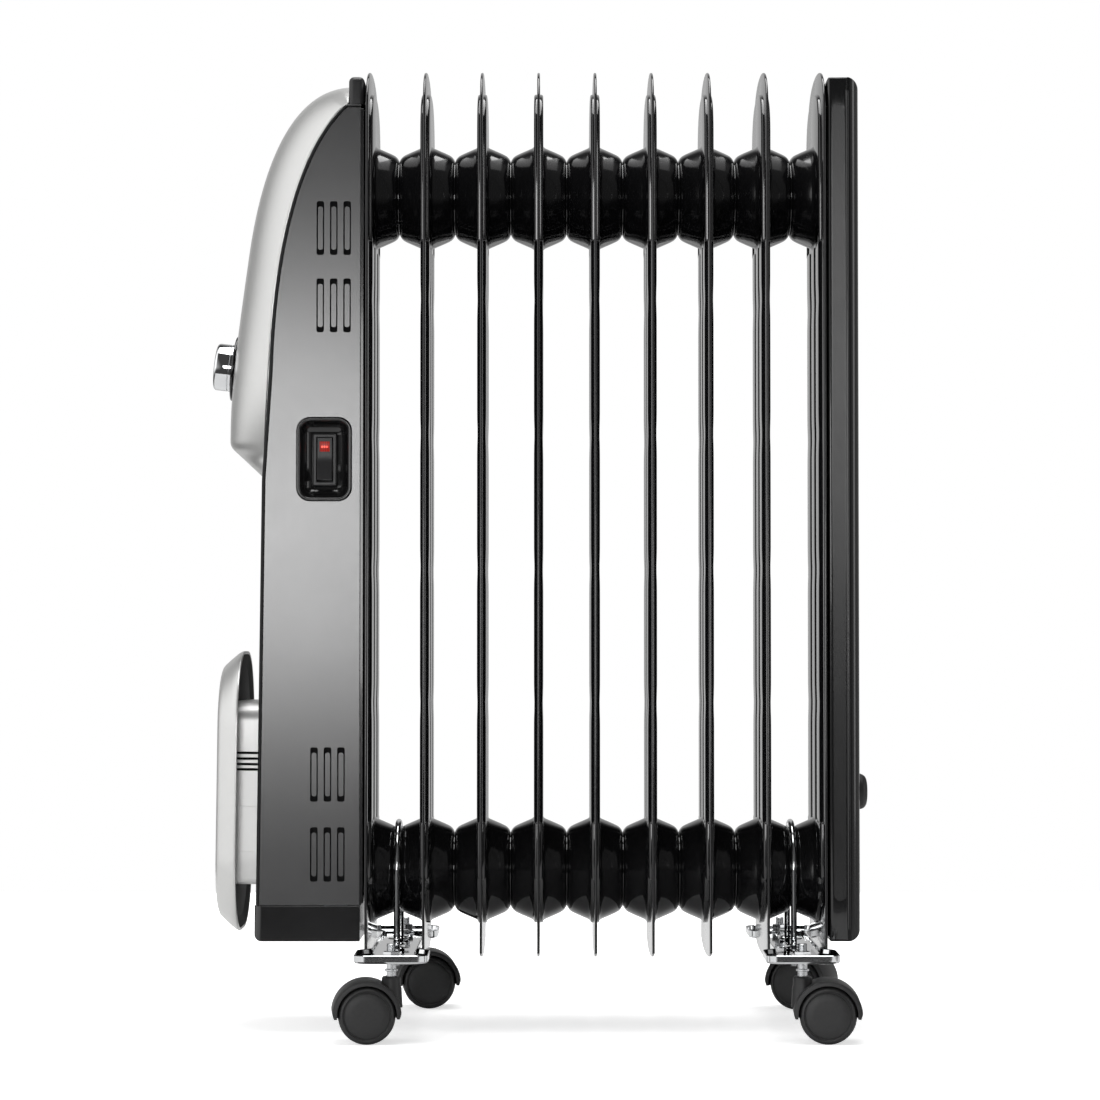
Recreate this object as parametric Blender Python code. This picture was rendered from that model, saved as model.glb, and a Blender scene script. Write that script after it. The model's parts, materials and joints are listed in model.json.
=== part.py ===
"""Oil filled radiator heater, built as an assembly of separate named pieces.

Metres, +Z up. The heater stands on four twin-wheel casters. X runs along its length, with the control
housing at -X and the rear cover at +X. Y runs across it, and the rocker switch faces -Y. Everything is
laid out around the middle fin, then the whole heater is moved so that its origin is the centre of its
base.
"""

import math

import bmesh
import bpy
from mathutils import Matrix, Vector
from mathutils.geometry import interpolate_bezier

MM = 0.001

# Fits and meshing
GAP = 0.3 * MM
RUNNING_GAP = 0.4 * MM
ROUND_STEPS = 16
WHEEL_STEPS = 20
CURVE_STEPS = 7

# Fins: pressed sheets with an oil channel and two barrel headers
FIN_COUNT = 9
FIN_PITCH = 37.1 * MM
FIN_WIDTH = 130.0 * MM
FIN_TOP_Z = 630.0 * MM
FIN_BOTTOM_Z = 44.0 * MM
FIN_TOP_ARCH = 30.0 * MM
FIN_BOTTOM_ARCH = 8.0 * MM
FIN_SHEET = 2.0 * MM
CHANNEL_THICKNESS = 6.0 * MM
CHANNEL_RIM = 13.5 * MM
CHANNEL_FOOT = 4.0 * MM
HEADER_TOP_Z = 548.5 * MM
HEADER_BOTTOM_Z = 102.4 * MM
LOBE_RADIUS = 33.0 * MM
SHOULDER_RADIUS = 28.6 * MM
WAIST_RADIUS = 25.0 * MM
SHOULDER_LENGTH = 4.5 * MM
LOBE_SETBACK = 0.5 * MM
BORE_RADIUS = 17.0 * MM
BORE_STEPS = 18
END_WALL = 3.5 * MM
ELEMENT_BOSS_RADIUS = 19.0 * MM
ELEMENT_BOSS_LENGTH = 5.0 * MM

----

** STATED GOAL **
Write the data back out verbatim.

** TASK RESPONSE **
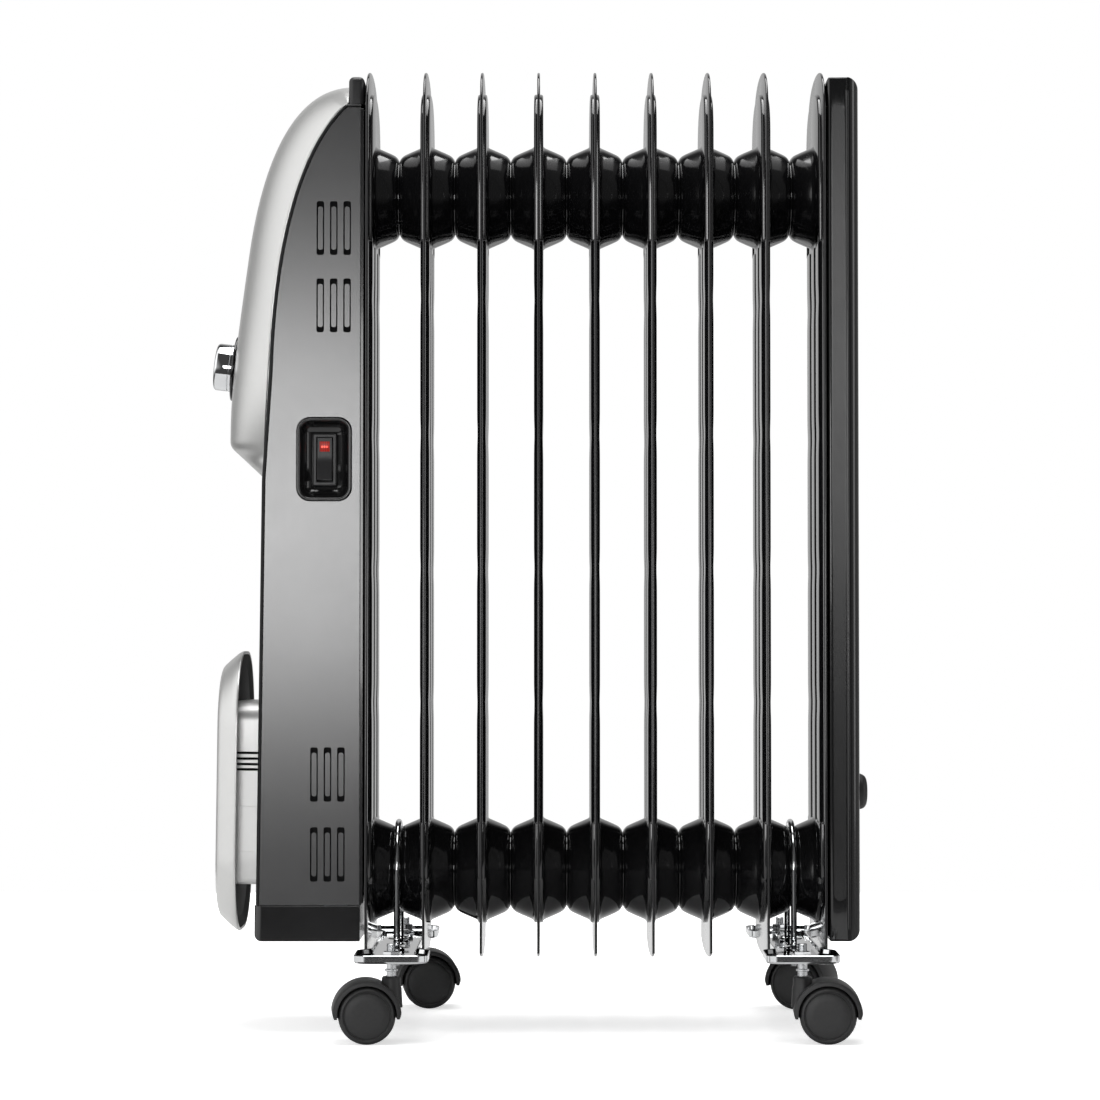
Recreate this object as parametric Blender Python code. This picture was rendered from that model, saved as model.glb, and a Blender scene script. Write that script after it. The model's parts, materials and joints are listed in model.json.
=== part.py ===
"""Oil filled radiator heater, built as an assembly of separate named pieces.

Metres, +Z up. The heater stands on four twin-wheel casters. X runs along its length, with the control
housing at -X and the rear cover at +X. Y runs across it, and the rocker switch faces -Y. Everything is
laid out around the middle fin, then the whole heater is moved so that its origin is the centre of its
base.
"""

import math

import bmesh
import bpy
from mathutils import Matrix, Vector
from mathutils.geometry import interpolate_bezier

MM = 0.001

# Fits and meshing
GAP = 0.3 * MM
RUNNING_GAP = 0.4 * MM
ROUND_STEPS = 16
WHEEL_STEPS = 20
CURVE_STEPS = 7

# Fins: pressed sheets with an oil channel and two barrel headers
FIN_COUNT = 9
FIN_PITCH = 37.1 * MM
FIN_WIDTH = 130.0 * MM
FIN_TOP_Z = 630.0 * MM
FIN_BOTTOM_Z = 44.0 * MM
FIN_TOP_ARCH = 30.0 * MM
FIN_BOTTOM_ARCH = 8.0 * MM
FIN_SHEET = 2.0 * MM
CHANNEL_THICKNESS = 6.0 * MM
CHANNEL_RIM = 13.5 * MM
CHANNEL_FOOT = 4.0 * MM
HEADER_TOP_Z = 548.5 * MM
HEADER_BOTTOM_Z = 102.4 * MM
LOBE_RADIUS = 33.0 * MM
SHOULDER_RADIUS = 28.6 * MM
WAIST_RADIUS = 25.0 * MM
SHOULDER_LENGTH = 4.5 * MM
LOBE_SETBACK = 0.5 * MM
BORE_RADIUS = 17.0 * MM
BORE_STEPS = 18
END_WALL = 3.5 * MM
ELEMENT_BOSS_RADIUS = 19.0 * MM
ELEMENT_BOSS_LENGTH = 5.0 * MM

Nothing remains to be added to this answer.